Сам на редкость работящий человек, Милютин много спрашивал и со своего нового подчиненного. И сослуживцы Салтыкова, заметив, что тот вскоре стал выходить из директорского кабинета не в духе, решили, что он просто недоволен излишней придирчивостью начальника.

— И что он от меня хочет! Брошу все… к черту! — ворчал Михаил Евграфович, швыряя на стол испещренные милютинскими помарками бумаги.

Но не милютинская педантичность раздражала Салтыкова.

По временам он чувствовал себя тем же наивным губернским дебютантом, который самозабвенно готовил правдивый отчет в надежде быть понятым и по достоинству оцененным, не предчувствуя, что весь его труд обречен бесследно кануть в архивную Лету.

А ведь теперь, казалось, настала иная пора. Даже в самом департаменте чиновники не без злорадства рассказывали друг другу о ядовитых статьях «Колокола».

Особенное оживление вызвал уничтожающий разбор отчета министра внутренних дел за последний год войны. Редко кто с такой горечью читал этот лист «Колокола», как Салтыков.

Скольких усилий стоило, отправившись на ревизию, вывести на чистую воду разночиновных воров, сбившихся в одну дружную компанию! Впоследствии Салтыков колоритно изобразил эту круговую поруку грабителей.

«— А подайте-ка сюда дело об обманном сведении отставным майором Негодяевым рощи, принадлежащей заштатному богословскому монастырю! — взывал ревизор к оторопевшему канцелярскому стаду, прибавляя мысленно: «Ну, теперь-то вы уже не отвертитесь от меня, крысы прожорливые!»

Но крысы таинственно переглядывались между собой и наивно недоумевали.

— Дело… о сведении… рощи?.. — произносила с расстановкою какая-нибудь из крыс побойчее… Вся физиономия, весь организм этой крысы дышит таким наивным удивлением, как будто она сейчас только что на свет божий произошла, ничего не знает и даже никаких прирожденных идей о «таковом обманном отставного майора Негодяева поступке» не имеет.

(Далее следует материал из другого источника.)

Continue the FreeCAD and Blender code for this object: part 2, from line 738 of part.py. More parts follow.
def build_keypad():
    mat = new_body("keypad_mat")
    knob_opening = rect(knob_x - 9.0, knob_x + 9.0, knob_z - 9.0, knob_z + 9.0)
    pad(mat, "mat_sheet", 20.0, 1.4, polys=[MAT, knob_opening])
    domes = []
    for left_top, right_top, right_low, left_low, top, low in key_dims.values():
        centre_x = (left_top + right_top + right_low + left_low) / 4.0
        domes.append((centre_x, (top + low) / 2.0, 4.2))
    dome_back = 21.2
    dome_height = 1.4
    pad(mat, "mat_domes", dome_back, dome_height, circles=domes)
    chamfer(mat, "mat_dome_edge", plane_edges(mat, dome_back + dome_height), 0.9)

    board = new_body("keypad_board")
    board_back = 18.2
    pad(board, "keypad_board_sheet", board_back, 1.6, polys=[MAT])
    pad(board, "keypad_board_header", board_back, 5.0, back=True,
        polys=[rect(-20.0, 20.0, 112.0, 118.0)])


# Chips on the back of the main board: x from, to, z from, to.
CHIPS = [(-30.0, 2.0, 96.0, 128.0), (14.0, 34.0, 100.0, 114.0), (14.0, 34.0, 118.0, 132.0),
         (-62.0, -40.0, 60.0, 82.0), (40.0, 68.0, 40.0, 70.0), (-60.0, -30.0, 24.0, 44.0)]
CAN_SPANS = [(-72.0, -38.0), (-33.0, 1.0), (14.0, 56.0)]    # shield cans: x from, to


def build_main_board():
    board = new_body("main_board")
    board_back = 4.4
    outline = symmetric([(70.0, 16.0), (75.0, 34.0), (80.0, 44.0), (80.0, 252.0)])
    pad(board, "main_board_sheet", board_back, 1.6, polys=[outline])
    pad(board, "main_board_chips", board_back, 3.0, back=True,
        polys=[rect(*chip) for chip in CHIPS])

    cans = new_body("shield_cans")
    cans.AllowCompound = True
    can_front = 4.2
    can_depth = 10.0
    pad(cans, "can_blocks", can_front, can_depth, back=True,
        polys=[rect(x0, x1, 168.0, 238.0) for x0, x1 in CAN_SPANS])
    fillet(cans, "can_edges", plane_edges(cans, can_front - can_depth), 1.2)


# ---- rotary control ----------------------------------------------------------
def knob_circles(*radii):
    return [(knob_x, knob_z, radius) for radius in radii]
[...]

— Это точно-с… такое дело было-с! — выручает другая канцелярская крыса: — только оно бывшим копиистом Подгоняйчиковым неизвестно куда утрачено-с!

… И таким образом подвигалась вперед вся ревизия. Одно дело сгорело, другое пропало, третьего, как ни бились, не нашли, четвертое продано в кабак в качестве оберточной бумаги…

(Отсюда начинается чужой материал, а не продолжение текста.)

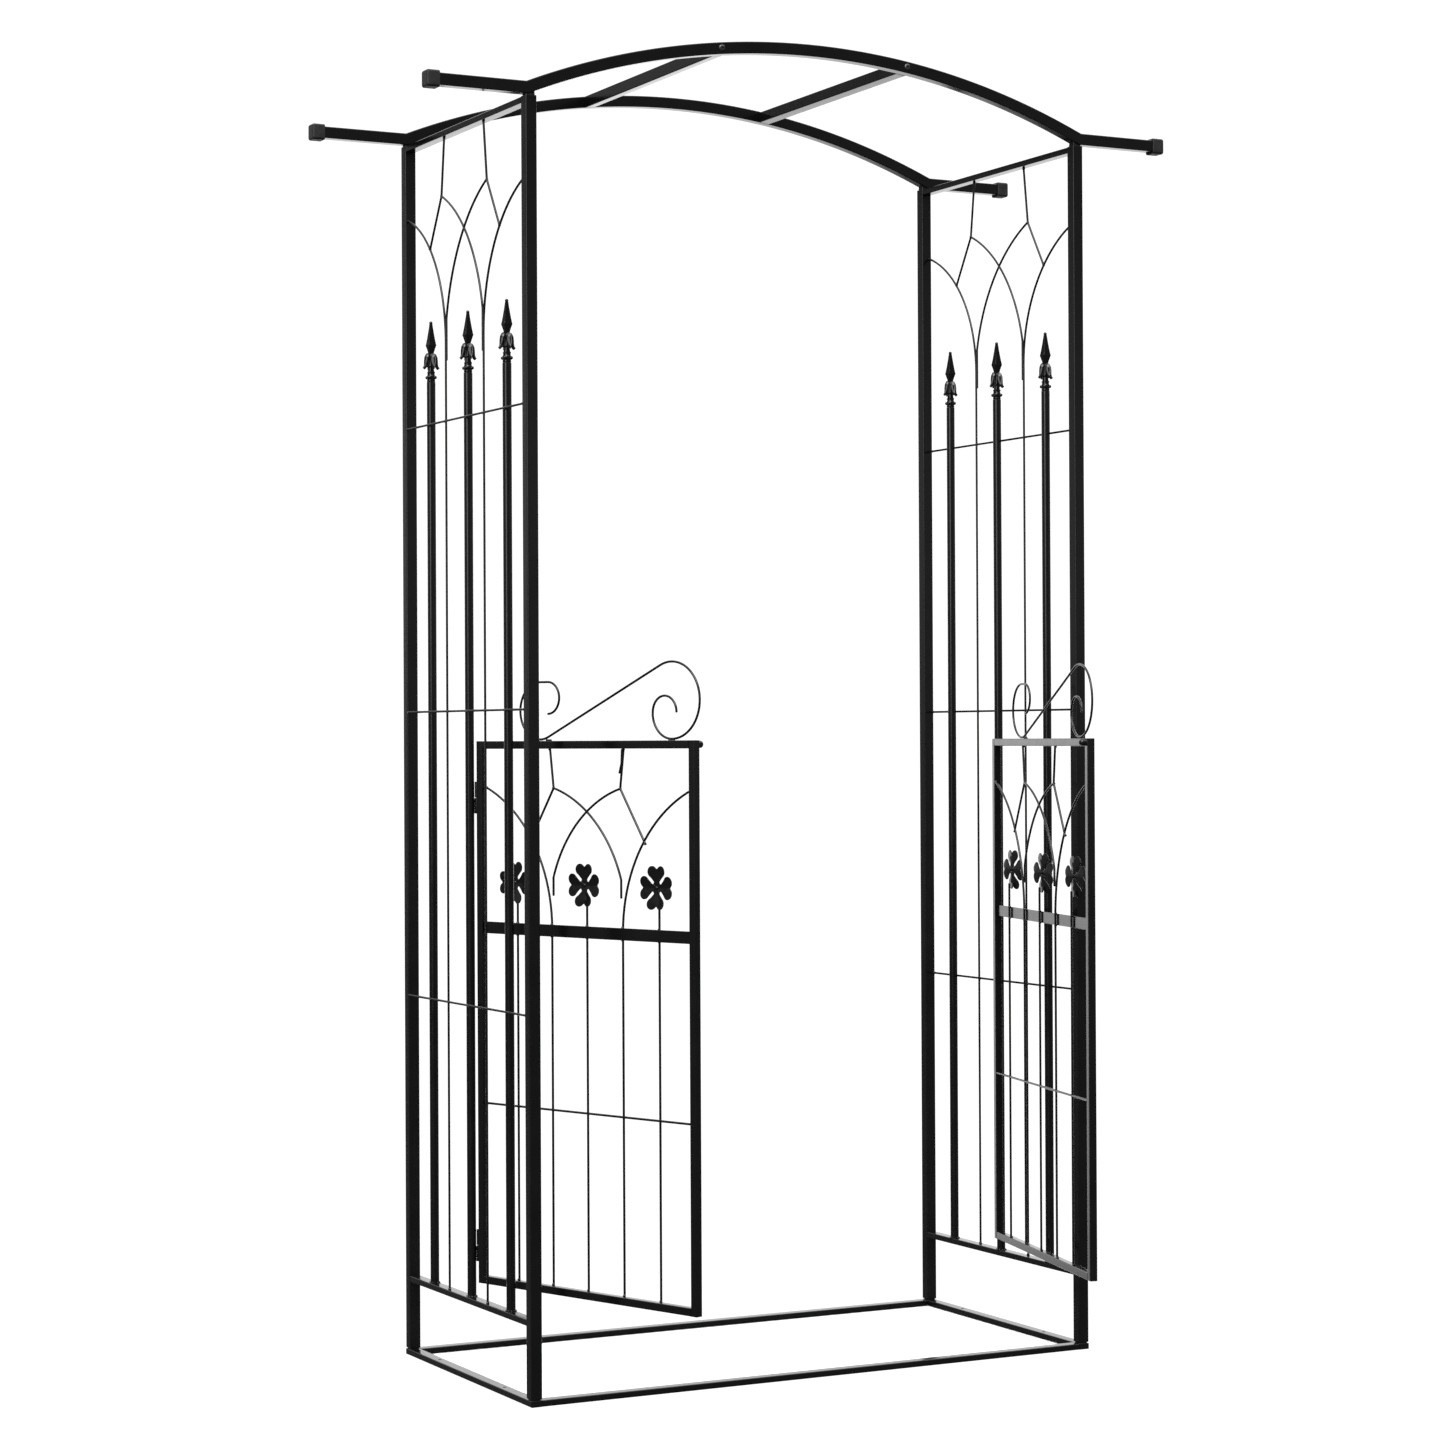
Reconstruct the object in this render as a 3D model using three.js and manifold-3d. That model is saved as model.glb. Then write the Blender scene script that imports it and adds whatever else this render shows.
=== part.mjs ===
// Metal garden arch: four posts on a ground frame, two trellis side panels, a pair of
// gates hinged on the middle bars of the panels, and two arched beams tied by cross rungs.
// Millimetres, +Z up. X runs across the passage and Y through it, from the front (-Y) to
// the rear. The origin is on the ground under the middle of the front ground bar.
import * as THREE from "three";
import { mergeVertices } from "three/addons/utils/BufferGeometryUtils.js";
import Module from "manifold-3d";

const wasm = await Module();
wasm.setup();

// Overall layout
const POST_SPAN = 1000; // between post centres across the passage
const PANEL_DEPTH = 491; // between post centres through the passage
const POST_TOP = 2011;
const GAP = 0.3; // between touching pieces

// Tubes
const POST = 19;
const POST_WALL = 1.4;
const BAR_WIDTH = 19; // flat tube of the ground bars and panel rails
const BAR_HEIGHT = 10;
const SPIGOT = 14.4; // square plug that enters a post
const SPIGOT_LENGTH = 42;

// Ground frame
const PEG_HOLE = 6;
const PEG_HOLE_OFFSET = 131.5; // either side of the middle of a side bar

// Arch
const ARCH_RADIUS = 1309.5; // centreline
const ARCH_CENTRE_Z = 814.5;
const STUB_Z = 2022.5; // centreline of the level ends
const STUB_END = 668;
const CAP_END = 673;
const CAP_LENGTH = 22;
const CAP_DEPTH = 24;
const CAP_HEIGHT = 26;
const RUNG_X = 169.7;

// Side panels
const RAIL_TOP_Z = 2010.5; // upper face of the top rail
const RAIL_LOW_Z = 132.5; // upper face of the bottom rail
const PICKET = 14.5; // outer diameter
const PICKET_BORE = 12;
const PICKET_SPACING = 154.5;
const PICKET_TOP = 1610;
const PICKET_IN = 1.6; // the pickets stand inward of the post centres
const WIRE = 3.8;
const PANEL_WIRE_OUT = 4.4; // upright wires, outward of the post centres
const CROSS_WIRE_OUT = 7.5; // level wires, outward of the post centres
const CROSS_WIRE_Z = [598.5, 1068.5, 1538.5];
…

— Странно! — скрипит ревизор зубами. — Какие же у вас дела есть?

— А вот-с: дело о бунте Тришки мордвина против предержащих властей; дело об оскорблении Васькой чувашенином словом и действием капитан-исправника; дело о пограблении черемисином Алешкою с товарищи медной гривны… ведутся неупустительно-с!»

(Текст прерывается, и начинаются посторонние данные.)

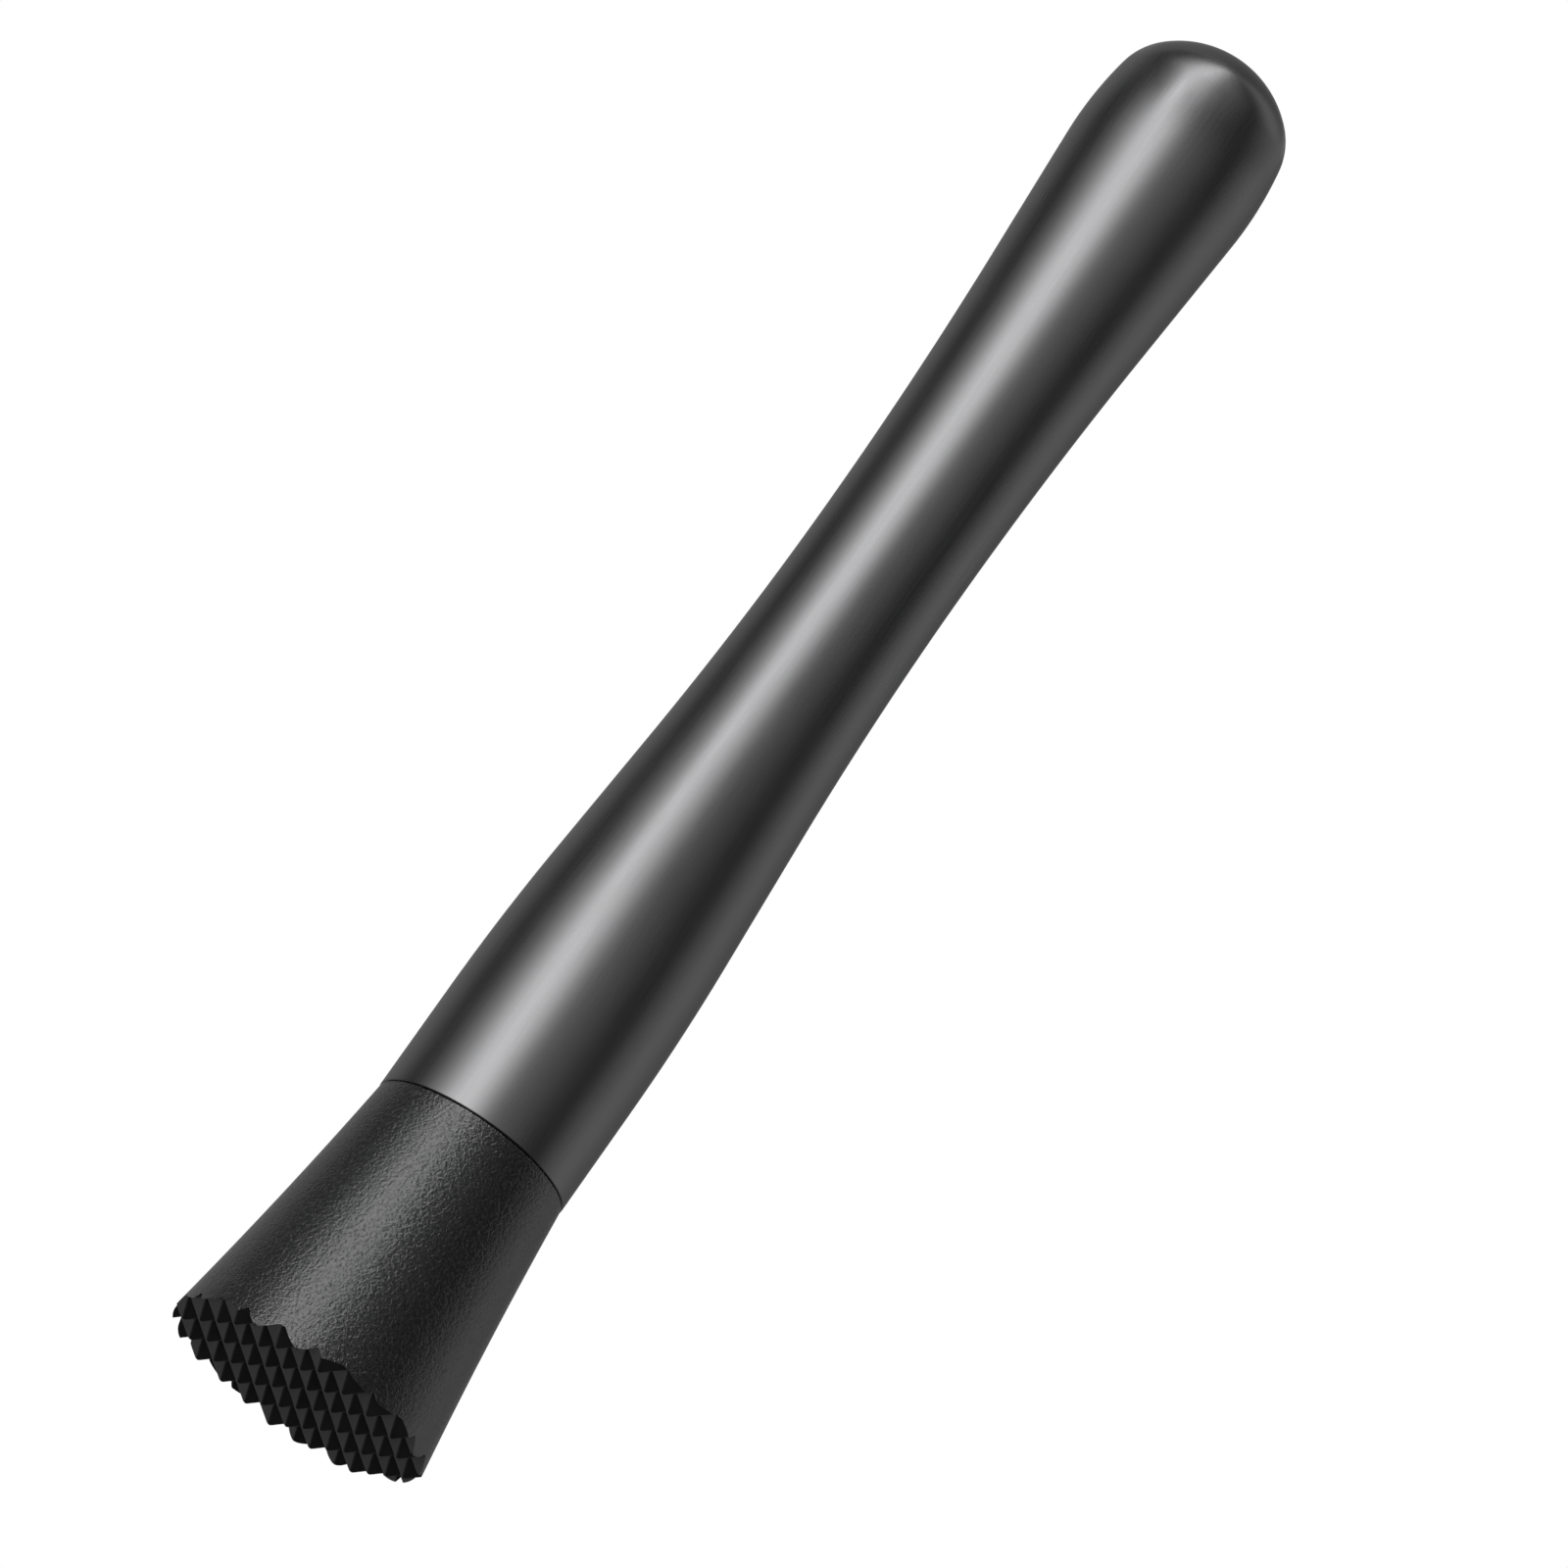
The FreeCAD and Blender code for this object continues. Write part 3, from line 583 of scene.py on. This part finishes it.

Если же ретивым ревизорам, вроде самого Салтыкова, и удавалось все же докопаться до фактов, изобличающих «господ Негодяевых», то и тогда сообщения об этом далеко не всегда доходили до ушей начальства; так, эстафета о чудовищных злоупотреблениях интендантов в Крыму, посланная комиссией князя Васильчикова, попросту пропала по дороге — была «неизвестно куда утрачена».